Risks and Possible Failures

Though cache devices may significantly improve the cluster performance, you need to consider their possible failures. Flash devices generally have a shorter lifespan and their use in this context exposes them to greater wear, when compared to capacity devices.

Also, keep in mind that as one cache device can be used to store multiple journals, all capacity devices associated with a cache device will become unavailable if this cache device fails.

Consider the following possible issues when using cache devices:

  • Data loss. A cache device failure may lead to data loss if the data has no replicas or RAID mirroring is not configured.

  • Performance degradation. If a cache device fails, the system will use other devices for storing data, which may result in a performance bottleneck or trigger the data rebalancing process to restore the data redundancy. This, in turn, will lead to increased disk and network usage and reduce the cluster performance.

  • Low availability. With a failed cache device, data redundancy may be degraded, which may result in a read-only or unreadable cluster in severe cases.

  • Less capacity.

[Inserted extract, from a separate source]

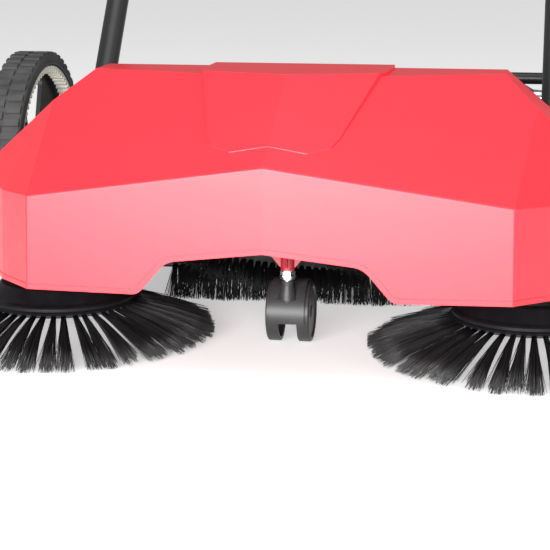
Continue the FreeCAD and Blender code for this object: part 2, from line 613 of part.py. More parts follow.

If a cache device fails, several capacity devices may become unavailable, leading to a lack of disk space available for writing new data.

To prevent these issues, use optimal redundancy policies and multiple cache devices in your system. Additionally, you can consider the possibility of using local replication (for example, RAID1) on top of distributed replication, especially in systems with low replication factors (1 replica or 1+0 encoding).